Mobile Devices, Location Technologies & Shifting Values

In celebration of CLIP’s Fifth Anniversary, this symposium explored emerging law and policy related to mobile devices, location technologies and shifting public values. Advances in information and network technologies have placed mobile computing at the forefront of the global information economy. The popularity of devices like smart phones and of applications providing location based services have led to an increase in information collection and information accessibility. At the same time, values and societal expectations with respect to key issues such as access to networks, use of content, and privacy are shifting. This symposium brought together thought-leaders and practitioners to address and assess policies and solutions for the cutting-edge issues that will affect the evolution of mobile computing.

Panel 1: Evolving Values Regarding Locational Privacy

Have mobile devices and location based services changed our values regarding privacy, data collection and data use? This panel explored the privacy concerns that arise as people begin turning over and technologies disclose more information in order to use mobile devices and LBS. What rights do individuals have in the data collected? What rights do people expect and are expectations changing as these services become more popular? What rights are granted/recognized internationally and how can compliance with local and international standards be assured? What rights should corporations ethically grant their users?

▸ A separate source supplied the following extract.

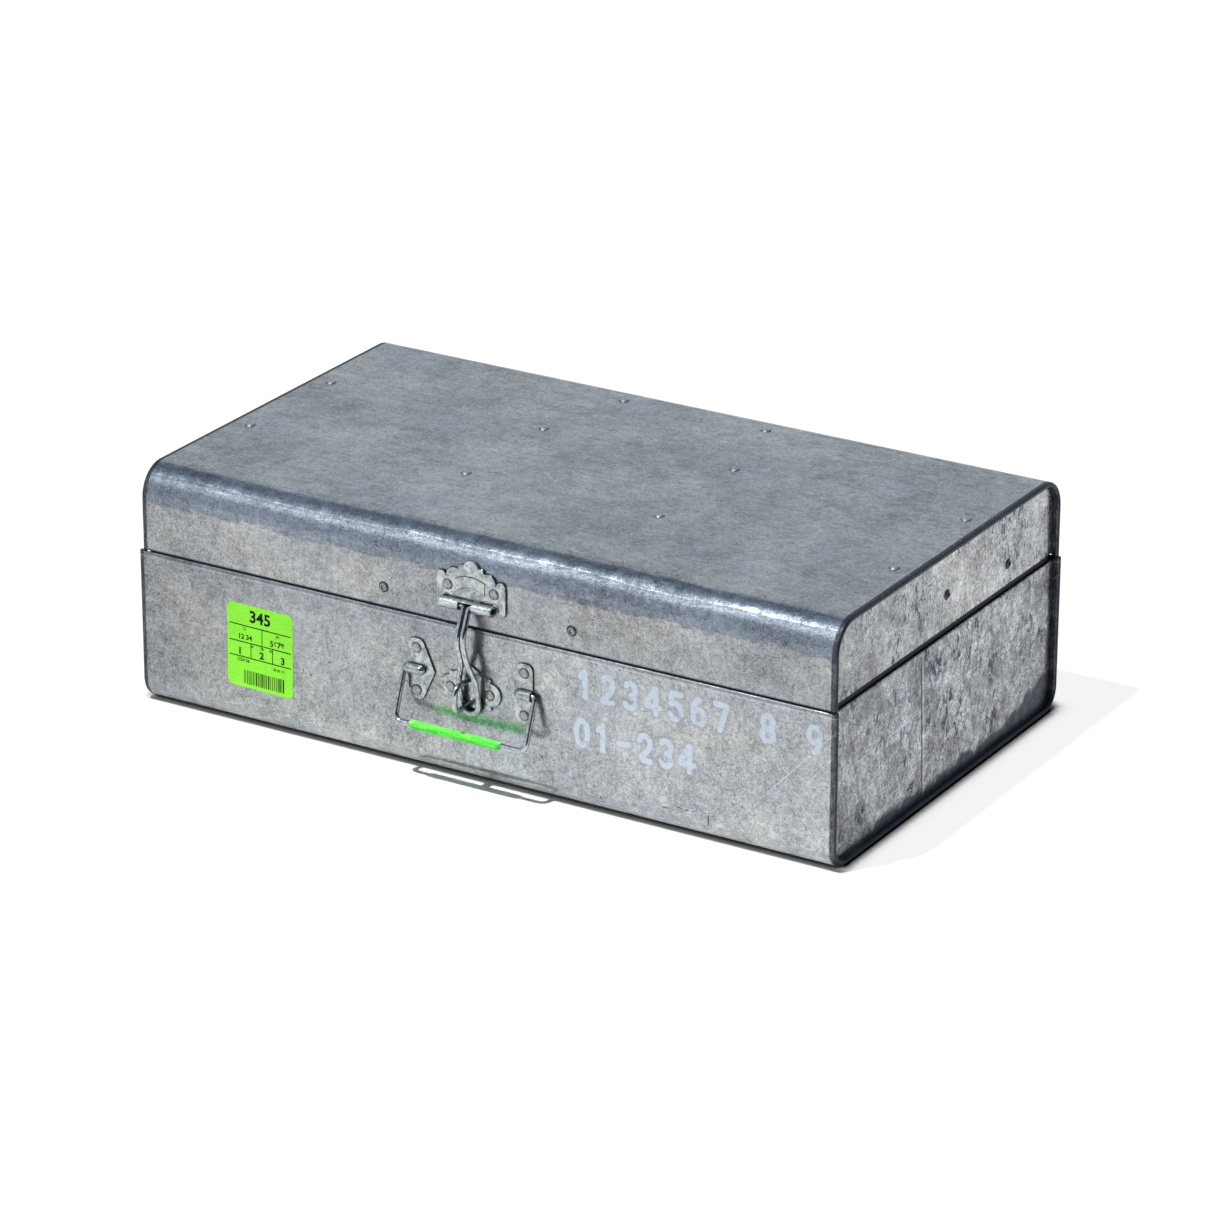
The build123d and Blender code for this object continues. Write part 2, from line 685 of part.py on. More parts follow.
def placed_leaf(side, level):
    """A leaf at its place on the back, with its rivet holes."""
    up = 1 if level == "lid" else -1
    leaf = Pos(side * hinge_x, 0, 0) * hinge_leaf(up)
    return rivet_holes(leaf, hinge_spots[level], OUT_BACK)


def hinge_pin(side):
    """Wire pin with a small upset head at each end."""
    pin = Cylinder(hinge_pin_radius, hinge_width)
    for end in (-1, 1):
        head = Cylinder(hinge_pin_head_radius, hinge_pin_head)
        pin += Pos(0, 0, end * (hinge_width + hinge_pin_head) / 2) * head
    return Pos(side * hinge_x, hinge_axis_y, hinge_axis_z) * OUT_RIGHT * pin


# ---------------------------------------------------------------- label
def address_label():
    """Blank adhesive label on the base's front."""
    outline = RectangleRounded(label_width, label_height, label_corner_radius)
    outline = Pos(label_x, label_z) * Rot(0, 0, -label_tilt) * outline
    return front_plate(outline, base_front_y, label_thickness)


# ---------------------------------------------------------------- all the pieces
def mirrored(shape):
    """The same piece on the other side of the trunk's middle."""
    return mirror(shape, about=Plane.YZ)


def mirrored_at_fittings(shape):
    """The same piece on the other side of the fittings' centre line."""
    return mirror(shape, about=Plane(origin=(fitting_x, 0, 0), z_dir=(1, 0, 0)))


def make_pieces():
    lip_grip = 2 * sheet
    bracket_grip = bracket_thickness + sheet
    right_base_end = base_end()
    right_lid_end = lid_end()
    right_end_lip = end_lip()
    left_bracket = handle_bracket()
    pieces = {
        "base_shell": base_shell(),
        "base_end_right": right_base_end,
        "base_end_left": mirrored(right_base_end),
        "lid_shell": lid_shell(),
        "lid_end_right": right_lid_end,
        "lid_end_left": mirrored(right_lid_end),
        "lid_lip_front": front_lip(),
        "lid_lip_right": right_end_lip,
        "lid_lip_left": mirrored(right_end_lip),
        "lid_strap_front": long_strap(-1, strap_spots["front"]),
        "lid_strap_rear": long_strap(1, strap_spots["rear"]),
        "lid_strap_back": lid_strap(
            back_strap_length, back_strap_width, back_strap_y, strap_spots["back"]
        ),
        "hasp_plate": hasp_plate(),
        "hasp_link": hasp_link(),
        "keeper_plate": keeper_plate(),
        "keeper_staple": keeper_staple(),
        "handle_bracket_left": left_bracket,
        "handle_bracket_right": mirrored_at_fittings(left_bracket),
        "handle_bail": handle_bail(),
        "handle_sleeve": handle_sleeve(),
        "address_label": address_label(),
        "lid_strap_rivets": [
            one
            for spots in strap_spots.values()
            for one in rivet_set(spots, Rot(0, 0, 0), sheet + strap_thickness)
        ],
        "lid_lip_rivets": rivet_set(front_lip_spots, OUT_FRONT, lip_grip, dimpled=True)
        + rivet_set(end_lip_spots["right"], OUT_RIGHT, lip_grip, dimpled=True)
        + rivet_set(end_lip_spots["left"], OUT_LEFT, lip_grip, dimpled=True),
        "hasp_plate_rivets": rivet_set(hasp_spots, OUT_FRONT, hasp_plate_thickness + sheet),
        "keeper_rivets": rivet_set(keeper_spots, OUT_FRONT, keeper_thickness + sheet),
        "handle_bracket_rivets": rivet_set(
            bracket_spots["left"] + bracket_spots["right"], OUT_FRONT, bracket_grip
        ),
        "hinge_rivets_base": rivet_set(
            hinge_spots["base"], OUT_BACK, hinge_leaf_thickness + sheet
        ),
        "hinge_rivets_lid": rivet_set(
            hinge_spots["lid"], OUT_BACK, hinge_leaf_thickness + sheet
        ),
    }
    for side, word in ((-1, "left"), (1, "right")):
        pieces[f"hinge_leaf_base_{word}"] = placed_leaf(side, "base")
        pieces[f"hinge_leaf_lid_{word}"] = placed_leaf(side, "lid")
        pieces[f"hinge_pin_{word}"] = hinge_pin(side)
    return pieces


os.makedirs("parts", exist_ok=True)
for name, piece in make_pieces().items():
    solid = Compound(children=piece) if isinstance(piece, list) else piece
    export_step(solid, f"parts/{name}.step")
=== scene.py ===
"""Looks of the small galvanised trunk: finish of every surface, the generic stencil and
label marks, the plastic sleeve, and a plain studio.

Blender's metres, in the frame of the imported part. Shader coordinates are millimetres.
"""

import json
import math
import random

import bpy
from mathutils import Matrix, Vector


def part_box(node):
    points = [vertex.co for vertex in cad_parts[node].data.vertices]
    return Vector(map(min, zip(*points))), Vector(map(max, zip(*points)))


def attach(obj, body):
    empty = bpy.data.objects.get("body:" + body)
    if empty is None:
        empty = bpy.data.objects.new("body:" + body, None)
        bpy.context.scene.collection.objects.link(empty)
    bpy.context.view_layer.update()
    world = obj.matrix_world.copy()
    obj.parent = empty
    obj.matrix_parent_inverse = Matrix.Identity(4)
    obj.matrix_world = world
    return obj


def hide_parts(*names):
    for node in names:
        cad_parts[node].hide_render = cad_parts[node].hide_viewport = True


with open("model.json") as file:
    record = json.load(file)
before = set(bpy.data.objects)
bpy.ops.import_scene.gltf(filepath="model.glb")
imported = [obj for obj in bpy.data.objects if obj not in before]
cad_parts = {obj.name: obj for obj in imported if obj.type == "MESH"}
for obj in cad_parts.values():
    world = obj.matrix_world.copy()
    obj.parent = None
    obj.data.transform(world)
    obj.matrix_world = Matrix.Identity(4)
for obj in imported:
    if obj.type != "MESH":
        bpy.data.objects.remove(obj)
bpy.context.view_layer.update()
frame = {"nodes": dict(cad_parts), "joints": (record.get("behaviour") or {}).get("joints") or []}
NODES = frame["nodes"]
MM = 0.001

# ------------------------------------------------------------------ places, from the frame
BASE_LOW, BASE_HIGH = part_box("base_shell")
LID_LOW, LID_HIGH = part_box("lid_shell")
LABEL_LOW, LABEL_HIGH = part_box("address_label")
SLEEVE_LOW, SLEEVE_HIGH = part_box("handle_sleeve")
FRONT_Y = BASE_LOW.y / MM
LID_FRONT_Y = LID_LOW.y / MM
BACK_Y = BASE_HIGH.y / MM
TOP_Z = LID_HIGH.z / MM
END_X = BASE_HIGH.x / MM
LID_BEND = 16.0


def joint(name):
    """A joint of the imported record."""
    return next(j for j in frame["joints"] if j["name"] == name)


HASP_AXIS = Vector(joint("hasp_swing")["pos_m"])
HASP_X = -2.6
HASP_ARCH_DROP = 4.0  # the arch's centre below the knuckle's axis
HASP_ARCH = (13.0, 18.4)  # its inner and outer radius


# ------------------------------------------------------------------ shader helpers
class Net:
    """The node tree of a material or world, with short calls that return sockets."""

    def __init__(self, name, kind="Material"):
        owners = bpy.data.materials if kind == "Material" else bpy.data.worlds
        self.owner = owners.new(name)
        self.owner.use_nodes = True
        self.tree = self.owner.node_tree
        self.tree.nodes.clear()
        self.output = self.tree.nodes.new("ShaderNodeOutput" + kind)
        self.places = {}

    def node(self, kind, **settings):
        """A new node with its settings."""
        made = self.tree.nodes.new(kind)
        for key, value in settings.items():
            setattr(made, key, value)
        return made

    def feed(self, socket, value):
        """Link a socket to an input, or set the input to a number or colour."""
        if isinstance(value, bpy.types.NodeSocket):
            self.tree.links.new(value, socket)
        elif isinstance(value, (tuple, list)) and socket.type == "RGBA":
            socket.default_value = (*value[:3], 1.0)
        else:
            socket.default_value = value

    def math(self, operation, a, b=0.0):
        made = self.node("ShaderNodeMath", operation=operation)
        for socket, value in zip(made.inputs, (a, b)):
            self.feed(socket, value)
        return made.outputs[0]

    def add(self, a, b):
        return self.math("ADD", a, b)

    def sub(self, a, b):
        return self.math("SUBTRACT", a, b)

    def mul(self, a, b):
        return self.math("MULTIPLY", a, b)

    def top(self, *values):
        """The largest of several masks."""
        result = values[0]
        for value in values[1:]:
            result = self.math("MAXIMUM", result, value)
        return result

    def place(self):
        """X, Y, Z in the part's frame, in millimetres, and the vector itself."""
        if not self.places:
            coord = self.node("ShaderNodeTexCoord").outputs["Object"]
            scale = self.node("ShaderNodeVectorMath", operation="SCALE")
            self.feed(scale.inputs[0], coord)
            scale.inputs["Scale"].default_value = 1 / MM
            split = self.node("ShaderNodeSeparateXYZ")
            self.feed(split.inputs[0], scale.outputs[0])
            self.places = dict(zip("xyz", split.outputs))
            self.places["p"] = scale.outputs[0]
        return self.places

    def stretched(self, sizes, turn=(0, 0, 0), shift=(0, 0, 0)):
        """The place divided by a grain size along each axis, after a turn."""
        made = self.node("ShaderNodeMapping", vector_type="POINT")
        self.feed(made.inputs["Vector"], self.place()["p"])
        turned = self.node("ShaderNodeMapping", vector_type="POINT")
        self.feed(turned.inputs["Vector"], made.outputs[0])
        made.inputs["Rotation"].default_value = [math.radians(a) for a in turn]
        made.inputs["Location"].default_value = shift
        turned.inputs["Scale"].default_value = [1 / s for s in sizes]
        return turned.outputs[0]

    def noise(self, sizes, detail=4.0, rough=0.55, turn=(0, 0, 0), shift=(0, 0, 0), warp=0.0):
        """Noise about 0.5, with a grain size in millimetres along each axis."""
        if not isinstance(sizes, (tuple, list)):
            sizes = (sizes,) * 3
        made = self.node("ShaderNodeTexNoise", noise_dimensions="3D")
        self.feed(made.inputs["Vector"], self.stretched(sizes, turn, shift))
        made.inputs["Scale"].default_value = 1.0
        made.inputs["Detail"].default_value = detail
        made.inputs["Roughness"].default_value = rough
        made.inputs["Distortion"].default_value = warp
        return made.outputs["Fac"]

    def ramp(self, value, low, high, to_low=0.0, to_high=1.0):
        """A smooth step of a value from low to high."""
        made = self.node("ShaderNodeMapRange", interpolation_type="SMOOTHSTEP")
        settings = zip(made.inputs[:5], (value, low, high, to_low, to_high))
        for socket, setting in settings:
            self.feed(socket, setting)
        return made.outputs[0]

    def band(self, value, low, high, feather):
        """1 between low and high, fading over the feather."""
        rise = self.ramp(value, low - feather, low + feather)
        fall = self.ramp(value, high - feather, high + feather, 1.0, 0.0)
        return self.mul(rise, fall)

    def mix(self, share, a, b):
        """Colour a where the share is 0 and b where it is 1."""
        made = self.node("ShaderNodeMix", data_type="RGBA")
        self.feed(made.inputs[0], share)
        self.feed(made.inputs[6], a)
        self.feed(made.inputs[7], b)
        return made.outputs[2]

    def between(self, noise, dark, light, low=0.3, high=0.7):
        """A colour from dark to light as the noise goes from low to high."""
        return self.mix(self.ramp(noise, low, high), dark, light)

    def scaled(self, colour, factor):
        """A colour times a number."""
        made = self.node("ShaderNodeVectorMath", operation="SCALE")
        self.feed(made.inputs[0], colour)
        self.feed(made.inputs["Scale"], factor)
        return made.outputs[0]

    def stroke(self, u, v, start, end, width):
        """A mask along a straight scratch from start to end, in the plane of u and v."""
        (u0, v0), (u1, v1) = start, end
        length = math.hypot(u1 - u0, v1 - v0)
        along_u, along_v = (u1 - u0) / length, (v1 - v0) / length
        du, dv = self.sub(u, u0), self.sub(v, v0)
        along = self.add(self.mul(du, along_u), self.mul(dv, along_v))
        across = self.math("ABSOLUTE", self.sub(self.mul(du, along_v), self.mul(dv, along_u)))
        line = self.ramp(across, 0.35 * width, width, 1.0, 0.0)
        return self.mul(line, self.band(along, 0, length, 0.1 * length))

    def spot(self, u, v, centre, size):
        """A soft round mask in the plane of u and v; size may be (across, up)."""
        wide, high = size if isinstance(size, (tuple, list)) else (size, size)
        du = self.mul(self.sub(u, centre[0]), 1 / wide)
        dv = self.mul(self.sub(v, centre[1]), 1 / high)
        distance = self.math("SQRT", self.add(self.mul(du, du), self.mul(dv, dv)))
        return self.ramp(distance, 0.3, 1.0, 1.0, 0.0)

    def crevice(self, reach, low, high):
        """A mask of what lies within a reach in millimetres of something else."""
        made = self.node("ShaderNodeAmbientOcclusion", samples=8)
        made.inputs["Distance"].default_value = reach * MM
        return self.ramp(made.outputs["AO"], low, high, 1.0, 0.0)

    def facing(self):
        """The surface's direction in the part's frame, as three sockets."""
        split = self.node("ShaderNodeSeparateXYZ")
        self.feed(split.inputs[0], self.node("ShaderNodeTexCoord").outputs["Normal"])
        return split.outputs

    def bump(self, height, depth, normal=None):
        """A normal bumped by a height of 0 to 1, with its depth in millimetres."""
        made = self.node("ShaderNodeBump")
        made.inputs["Strength"].default_value = 1.0
        made.inputs["Distance"].default_value = depth * MM
        self.feed(made.inputs["Height"], height)
        if normal is not None:
            self.feed(made.inputs["Normal"], normal)
        return made.outputs[0]

    def surface(self, **sockets):
        """The principled shader, with its sockets by name."""
        shader = self.node("ShaderNodeBsdfPrincipled")
        for name, value in sockets.items():
            self.feed(shader.inputs[name.replace("_", " ")], value)
        self.tree.links.new(shader.outputs[0], self.output.inputs["Surface"])
        return self.owner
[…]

Katherine Strandburg, Professor of Law, New York University School of Law


  • Cedric Burton, Associate, Hunton & Williams LLP
  • Lorrie Cranor, Associate Professor of Computer Science, Carnegie Mellon University
  • Maneesha Mithal, Director of the Division of Privacy & Identity Presentation, Federal Trade Commission
  • Shane O’Neill, Chief Technology Officer, Fandango, Inc.
  • Jules Polonetsky, Co-Chair and Director, Future of Privacy Forum
  • Teresa Scassa, Canada Research Chair in Information Law, University of Ottawa Faculty of Law

Panel 2: Shifting Standards for Law Enforcement and Government Access to Location Data

What standards should apply to government access to, and collection of location data? This panel considered how the “reasonable expectation of privacy” is changing as individuals hand more data over to third parties. What limits should there be on law enforcement access to this new data? What are the most significant international differences in the standards for government access to location data?

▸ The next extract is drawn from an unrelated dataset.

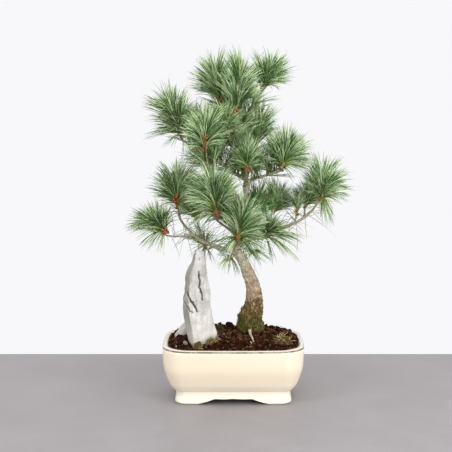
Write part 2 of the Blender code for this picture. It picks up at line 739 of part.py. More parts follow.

Alexander H. Southwell, Partner, Gibson, Dunn & Crutcher LLP


  • Kevin Bankston, Senior Staff Attorney, Electronic Frontier Foundation
  • Susan Freiwald, Professor of Law, University of San Francisco School of Law
  • Orin Kerr, Professor of Law, George Washington University Law School

Panel 3: The Judicial Panel

A panel of federal judges discussed the challenges of confronting new technologies in the courtroom.

Joel R. Reidenberg, Stanley D. & Nikki Waxberg Chair and Professor of Law and Academic Director of the Center on Law & Information Policy


  • The Honorable Marsha S. Berzon, U.S. Court of Appeals for the Ninth Circuit
  • The Honorable Denny Chin, U.S. Court of Appeals for the Second Circuit
  • The Honorable Marilyn Patel, U.S. District Court for the Northern District of California

Panel 4: Emerging Issues for Intellectual Property and Mobile Devices

How do mobile devices and location technologies impact the distribution of content? This panel considered how mobile computing impacts intellectual property rights. What challenges do content providers face in bringing their products to mobile devices? How do these challenges vary across national borders? How does mobility impact distribution rights? How do location technologies impact territorial licensing and royalty calculations?

Jeffrey P. Cunard, Partner, Debevoise & Plimpton LLP


  • Hayley Geftman, Vice President of Business & Legal Affairs, Global Digital Media, MTV Networks
  • James Grimmelmann, Associate Professor, New York Law School
  • Richard Raysman, Partner, Holland & Knight LLP
  • Michael Simon, Senior Vice President of Business Affairs, General Counsel and Chief Strategic Officer, Harry Fox Agency, Inc.

Panel 5: Emerging Considerations for Transactional Practices

What new issues do mobile devices and location technologies raise? This panel looked at what practitioners can do to advise clients engaged in mobile computing and LBS. Topics of consideration included: How do LBS providers allocate rights to mobile communications data? What happens to the location data upon dissolution or acquisition? What types of notice should providers give to users? Should the storage of location data occur on an opt in or opt out basis?

Barry M. Benjamin, Partner, Kilpatrick Townsend


  • Alan Chapell, Chapell & Associates, Chair of Privacy & Advocacy Committee, Mobile Marketing Association
  • Brian Chase, General Counsel, Foursquare Labs, Inc.
  • Fabiana Leek, Legal Director, North America, Nokia, Inc.